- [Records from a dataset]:

start

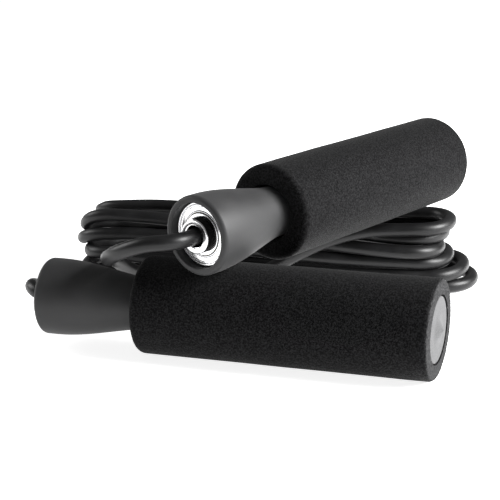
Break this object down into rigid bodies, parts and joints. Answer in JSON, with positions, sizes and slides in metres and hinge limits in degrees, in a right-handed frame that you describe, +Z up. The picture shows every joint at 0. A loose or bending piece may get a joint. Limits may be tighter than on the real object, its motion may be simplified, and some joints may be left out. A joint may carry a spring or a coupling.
{
  "type": "jump rope",
  "caption": "Jump rope with two weighted foam handles on ball bearings and a coiled black plastic rope.",
  "frame": {"origin": "on the floor under the middle of the box round the two crossed handles", "axes": "+X along the lower handle from its nose to its weight end, +Z up"},
  "size_m": [0.1889, 0.1741, 0.0763],
  "materials": {
    "black_foam": "matte closed-cell foam with a fine pebbled skin",
    "grey_plastic": "soft-touch moulded plastic",
    "bar_steel": "sawn and blasted bar end",
    "bright_steel": "polished",
    "plain_steel": "plain",
    "cage_brass": "pressed",
    "black_rope": "semi-gloss PVC"
  },
  "bodies": {
    "rope": {"rope_coil": "black_rope", "inner_race_1": "bright_steel", "rope_collar_1": "bright_steel", "stop_washer_1": "plain_steel", "rope_ferrule_1": "plain_steel", "rope_lead_1": "black_rope", "inner_race_2": "bright_steel", "rope_collar_2": "bright_steel", "stop_washer_2": "plain_steel", "rope_ferrule_2": "plain_steel", "rope_lead_2": "black_rope"},
    "handle_1": {"nose_housing_1": "grey_plastic", "foam_grip_1": "black_foam", "weight_bar_1": "bar_steel", "weight_screw_1": "plain_steel", "outer_race_1": "bright_steel", "front_shield_1": "bright_steel", "rear_shield_1": "plain_steel"},
    "handle_2": {"nose_housing_2": "grey_plastic", "foam_grip_2": "black_foam", "weight_bar_2": "bar_steel", "weight_screw_2": "plain_steel", "outer_race_2": "bright_steel", "front_shield_2": "bright_steel", "rear_shield_2": "plain_steel"},
    "cage_1": {"bearing_cage_1": "cage_brass", "ball_1_1": "bright_steel", "ball_1_2": "bright_steel", "ball_1_3": "bright_steel", "ball_1_4": "bright_steel", "ball_1_5": "bright_steel", "ball_1_6": "bright_steel", "ball_1_7": "bright_steel"},
    "cage_2": {"bearing_cage_2": "cage_brass", "ball_2_1": "bright_steel", "ball_2_2": "bright_steel", "ball_2_3": "bright_steel", "ball_2_4": "bright_steel", "ball_2_5": "bright_steel", "ball_2_6": "bright_steel", "ball_2_7": "bright_steel"}
  },
  "joints": [
    {"name": "handle_1_spin", "type": "hinge", "parent": "rope", "child": "handle_1", "pos_m": [-0.03725, -0.05447, 0.019], "axis": [1, 0, 0], "continuous": true},
    {"name": "handle_2_spin", "type": "hinge", "parent": "rope", "child": "handle_2", "pos_m": [0.00615, -0.03477, 0.0534], "axis": [0.4184, 0.9076, 0.0349], "continuous": true},
    {"name": "cage_1_spin", "type": "hinge", "parent": "rope", "child": "cage_1", "pos_m": [-0.03725, -0.05447, 0.019], "axis": [1, 0, 0], "continuous": true},
    {"name": "cage_2_spin", "type": "hinge", "parent": "rope", "child": "cage_2", "pos_m": [0.00615, -0.03477, 0.0534], "axis": [0.4184, 0.9076, 0.0349], "continuous": true}
  ],
  "couplings": [
    {"joint": "cage_1_spin", "follows": "handle_1_spin", "ratio": 0.58242},
    {"joint": "cage_2_spin", "follows": "handle_2_spin", "ratio": 0.58242}
  ]
}
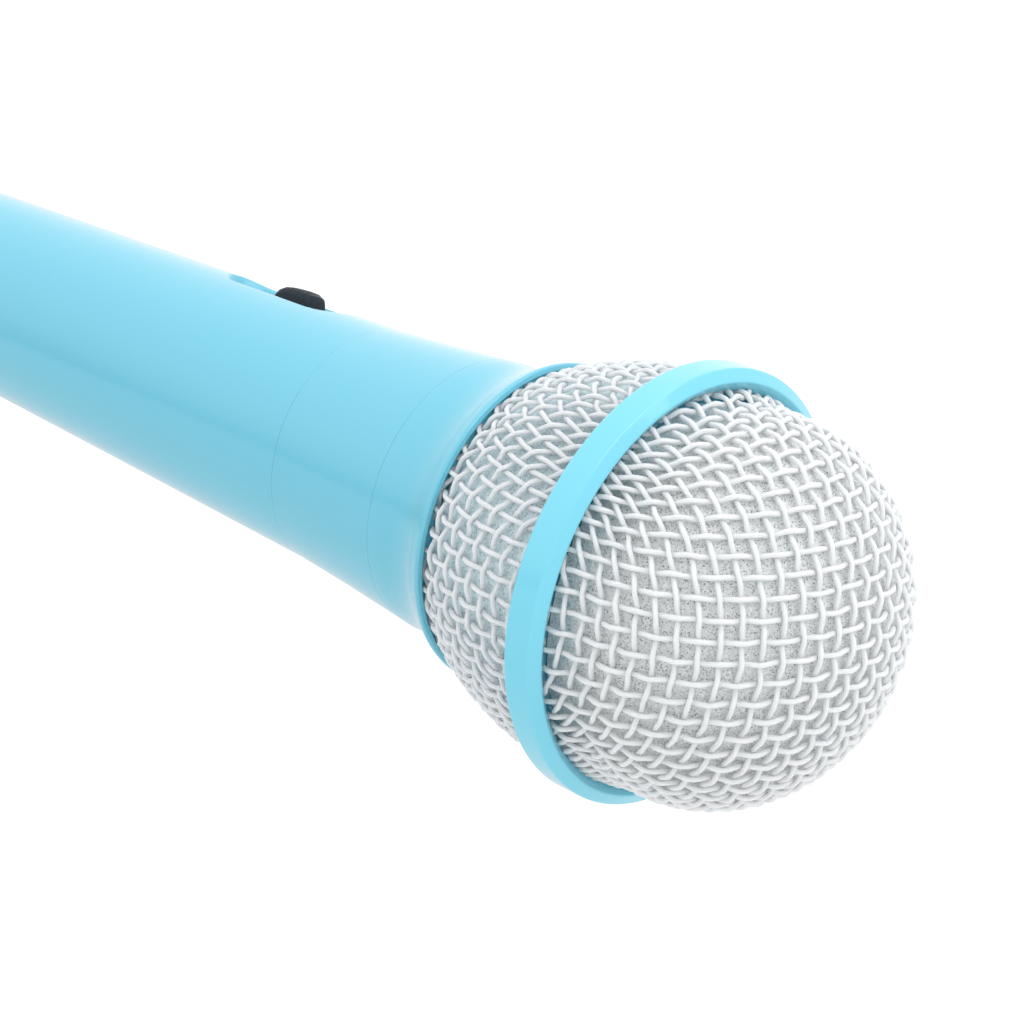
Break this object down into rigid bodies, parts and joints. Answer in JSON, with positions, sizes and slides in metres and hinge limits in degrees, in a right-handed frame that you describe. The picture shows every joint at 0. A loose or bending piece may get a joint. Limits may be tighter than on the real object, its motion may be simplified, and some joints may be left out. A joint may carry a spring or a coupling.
{
  "type": "toy microphone",
  "caption": "Toy hand-held microphone: tapering handle with a slide switch, flared neck and a ball-shaped woven wire grille with a band round it, over a moving-coil capsule.",
  "frame": {"origin": "centre of the flat tail face, on which the microphone stands", "axes": "+Z along the handle's axis towards the grille head, -Y towards the slide switch"},
  "size_m": [0.054, 0.054, 0.25],
  "materials": {
    "blue_plastic": "glossy light-blue moulded plastic",
    "black_plastic": "satin black moulded plastic",
    "white_mesh": "white coated woven steel wire",
    "grey_foam": "open-cell grey foam",
    "steel": "plated steel",
    "capsule_metal": "turned light metal",
    "brass": "sprung brass",
    "copper_wire": "enamelled copper winding",
    "magnet": "sintered magnet",
    "clear_film": "thin plastic film",
    "black_rubber": "soft black rubber",
    "white_nylon": "plain nylon",
    "brown_laminate": "pressed brown laminate",
    "red_sleeve": "red wire insulation",
    "black_sleeve": "black wire insulation",
    "yellow_sleeve": "yellow wire insulation"
  },
  "bodies": {
    "handle": {"handle_barrel": "blue_plastic", "neck_sleeve": "blue_plastic", "tail_cap": "blue_plastic", "switch_frame": "steel", "switch_base": "brown_laminate", "switch_pin_1": "brass", "switch_pin_2": "brass", "switch_pin_3": "brass", "switch_screw_1": "steel", "switch_screw_2": "steel", "capsule_case": "capsule_metal", "capsule_front_grid": "capsule_metal", "capsule_diaphragm": "clear_film", "capsule_voice_coil": "copper_wire", "capsule_pole_plate": "steel", "capsule_magnet": "magnet", "capsule_yoke": "steel", "capsule_chassis": "black_plastic", "capsule_terminal_board": "brown_laminate", "capsule_rubber_ring": "black_rubber", "capsule_lead": "red_sleeve", "socket_lead": "yellow_sleeve", "ground_lead": "black_sleeve", "ballast_weight": "steel", "socket_bush": "capsule_metal", "socket_body": "black_plastic", "socket_tip_spring": "brass", "socket_sleeve_spring": "brass"},
    "grille_head": {"grille_collar": "blue_plastic", "rear_basket_mesh": "white_mesh", "rear_foam": "grey_foam", "grille_ring": "blue_plastic", "mesh_seat_ring": "blue_plastic", "front_dome_mesh": "white_mesh", "front_foam": "grey_foam"},
    "switch": {"switch_knob": "black_plastic", "switch_slider": "white_nylon", "switch_contact": "brass"}
  },
  "joints": [
    {"name": "head_lift", "type": "slide", "parent": "handle", "child": "grille_head", "axis": [0, 0, 1], "range_m": [0, 0.04]},
    {"name": "switch_slide", "type": "slide", "parent": "handle", "child": "switch", "axis": [0, 0, 1], "range_m": [-0.003, 0]}
  ]
}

end

- [Challenge]: Restate all of the entries above precisely.

- [Written response]:
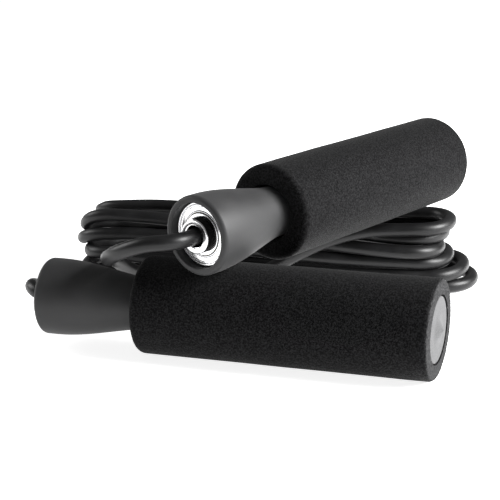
Break this object down into rigid bodies, parts and joints. Answer in JSON, with positions, sizes and slides in metres and hinge limits in degrees, in a right-handed frame that you describe, +Z up. The picture shows every joint at 0. A loose or bending piece may get a joint. Limits may be tighter than on the real object, its motion may be simplified, and some joints may be left out. A joint may carry a spring or a coupling.
{
  "type": "jump rope",
  "caption": "Jump rope with two weighted foam handles on ball bearings and a coiled black plastic rope.",
  "frame": {"origin": "on the floor under the middle of the box round the two crossed handles", "axes": "+X along the lower handle from its nose to its weight end, +Z up"},
  "size_m": [0.1889, 0.1741, 0.0763],
  "materials": {
    "black_foam": "matte closed-cell foam with a fine pebbled skin",
    "grey_plastic": "soft-touch moulded plastic",
    "bar_steel": "sawn and blasted bar end",
    "bright_steel": "polished",
    "plain_steel": "plain",
    "cage_brass": "pressed",
    "black_rope": "semi-gloss PVC"
  },
  "bodies": {
    "rope": {"rope_coil": "black_rope", "inner_race_1": "bright_steel", "rope_collar_1": "bright_steel", "stop_washer_1": "plain_steel", "rope_ferrule_1": "plain_steel", "rope_lead_1": "black_rope", "inner_race_2": "bright_steel", "rope_collar_2": "bright_steel", "stop_washer_2": "plain_steel", "rope_ferrule_2": "plain_steel", "rope_lead_2": "black_rope"},
    "handle_1": {"nose_housing_1": "grey_plastic", "foam_grip_1": "black_foam", "weight_bar_1": "bar_steel", "weight_screw_1": "plain_steel", "outer_race_1": "bright_steel", "front_shield_1": "bright_steel", "rear_shield_1": "plain_steel"},
    "handle_2": {"nose_housing_2": "grey_plastic", "foam_grip_2": "black_foam", "weight_bar_2": "bar_steel", "weight_screw_2": "plain_steel", "outer_race_2": "bright_steel", "front_shield_2": "bright_steel", "rear_shield_2": "plain_steel"},
    "cage_1": {"bearing_cage_1": "cage_brass", "ball_1_1": "bright_steel", "ball_1_2": "bright_steel", "ball_1_3": "bright_steel", "ball_1_4": "bright_steel", "ball_1_5": "bright_steel", "ball_1_6": "bright_steel", "ball_1_7": "bright_steel"},
    "cage_2": {"bearing_cage_2": "cage_brass", "ball_2_1": "bright_steel", "ball_2_2": "bright_steel", "ball_2_3": "bright_steel", "ball_2_4": "bright_steel", "ball_2_5": "bright_steel", "ball_2_6": "bright_steel", "ball_2_7": "bright_steel"}
  },
  "joints": [
    {"name": "handle_1_spin", "type": "hinge", "parent": "rope", "child": "handle_1", "pos_m": [-0.03725, -0.05447, 0.019], "axis": [1, 0, 0], "continuous": true},
    {"name": "handle_2_spin", "type": "hinge", "parent": "rope", "child": "handle_2", "pos_m": [0.00615, -0.03477, 0.0534], "axis": [0.4184, 0.9076, 0.0349], "continuous": true},
    {"name": "cage_1_spin", "type": "hinge", "parent": "rope", "child": "cage_1", "pos_m": [-0.03725, -0.05447, 0.019], "axis": [1, 0, 0], "continuous": true},
    {"name": "cage_2_spin", "type": "hinge", "parent": "rope", "child": "cage_2", "pos_m": [0.00615, -0.03477, 0.0534], "axis": [0.4184, 0.9076, 0.0349], "continuous": true}
  ],
  "couplings": [
    {"joint": "cage_1_spin", "follows": "handle_1_spin", "ratio": 0.58242},
    {"joint": "cage_2_spin", "follows": "handle_2_spin", "ratio": 0.58242}
  ]
}
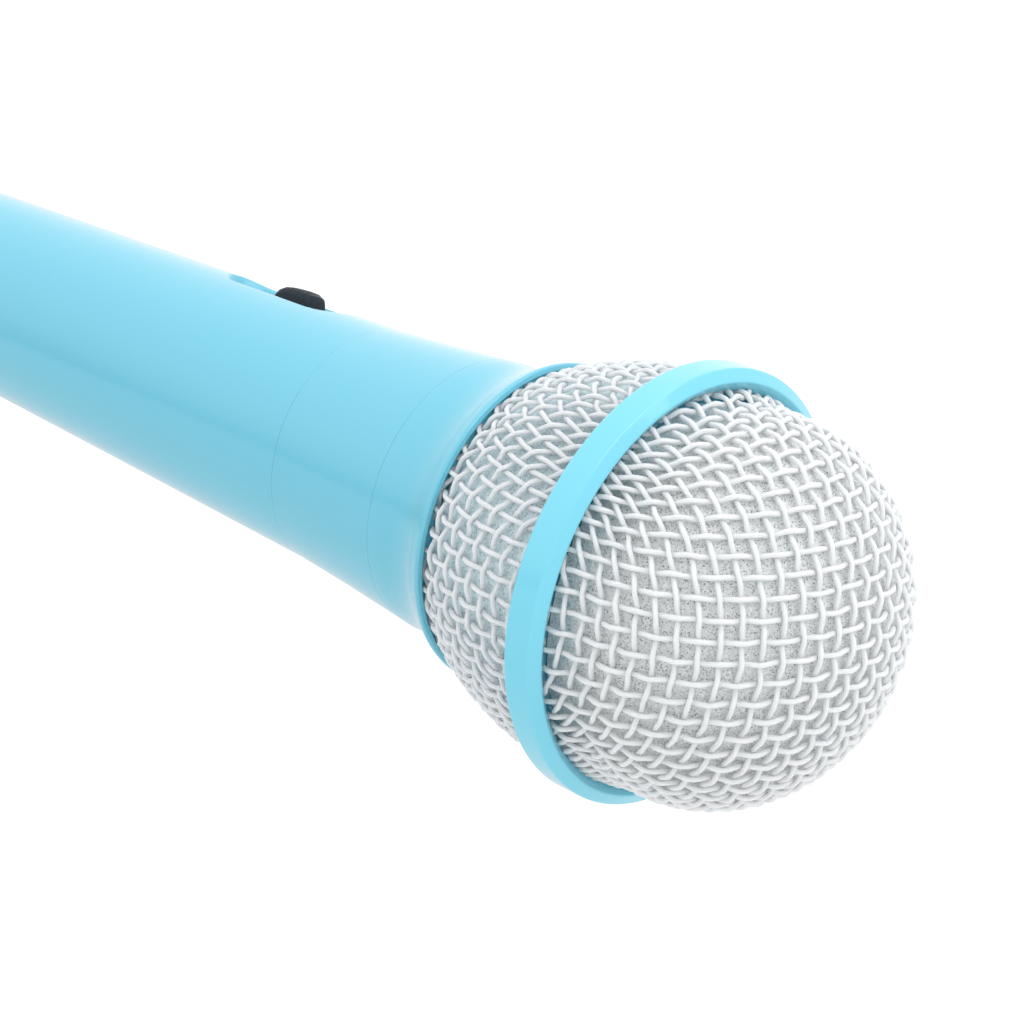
Break this object down into rigid bodies, parts and joints. Answer in JSON, with positions, sizes and slides in metres and hinge limits in degrees, in a right-handed frame that you describe. The picture shows every joint at 0. A loose or bending piece may get a joint. Limits may be tighter than on the real object, its motion may be simplified, and some joints may be left out. A joint may carry a spring or a coupling.
{
  "type": "toy microphone",
  "caption": "Toy hand-held microphone: tapering handle with a slide switch, flared neck and a ball-shaped woven wire grille with a band round it, over a moving-coil capsule.",
  "frame": {"origin": "centre of the flat tail face, on which the microphone stands", "axes": "+Z along the handle's axis towards the grille head, -Y towards the slide switch"},
  "size_m": [0.054, 0.054, 0.25],
  "materials": {
    "blue_plastic": "glossy light-blue moulded plastic",
    "black_plastic": "satin black moulded plastic",
    "white_mesh": "white coated woven steel wire",
    "grey_foam": "open-cell grey foam",
    "steel": "plated steel",
    "capsule_metal": "turned light metal",
    "brass": "sprung brass",
    "copper_wire": "enamelled copper winding",
    "magnet": "sintered magnet",
    "clear_film": "thin plastic film",
    "black_rubber": "soft black rubber",
    "white_nylon": "plain nylon",
    "brown_laminate": "pressed brown laminate",
    "red_sleeve": "red wire insulation",
    "black_sleeve": "black wire insulation",
    "yellow_sleeve": "yellow wire insulation"
  },
  "bodies": {
    "handle": {"handle_barrel": "blue_plastic", "neck_sleeve": "blue_plastic", "tail_cap": "blue_plastic", "switch_frame": "steel", "switch_base": "brown_laminate", "switch_pin_1": "brass", "switch_pin_2": "brass", "switch_pin_3": "brass", "switch_screw_1": "steel", "switch_screw_2": "steel", "capsule_case": "capsule_metal", "capsule_front_grid": "capsule_metal", "capsule_diaphragm": "clear_film", "capsule_voice_coil": "copper_wire", "capsule_pole_plate": "steel", "capsule_magnet": "magnet", "capsule_yoke": "steel", "capsule_chassis": "black_plastic", "capsule_terminal_board": "brown_laminate", "capsule_rubber_ring": "black_rubber", "capsule_lead": "red_sleeve", "socket_lead": "yellow_sleeve", "ground_lead": "black_sleeve", "ballast_weight": "steel", "socket_bush": "capsule_metal", "socket_body": "black_plastic", "socket_tip_spring": "brass", "socket_sleeve_spring": "brass"},
    "grille_head": {"grille_collar": "blue_plastic", "rear_basket_mesh": "white_mesh", "rear_foam": "grey_foam", "grille_ring": "blue_plastic", "mesh_seat_ring": "blue_plastic", "front_dome_mesh": "white_mesh", "front_foam": "grey_foam"},
    "switch": {"switch_knob": "black_plastic", "switch_slider": "white_nylon", "switch_contact": "brass"}
  },
  "joints": [
    {"name": "head_lift", "type": "slide", "parent": "handle", "child": "grille_head", "axis": [0, 0, 1], "range_m": [0, 0.04]},
    {"name": "switch_slide", "type": "slide", "parent": "handle", "child": "switch", "axis": [0, 0, 1], "range_m": [-0.003, 0]}
  ]
}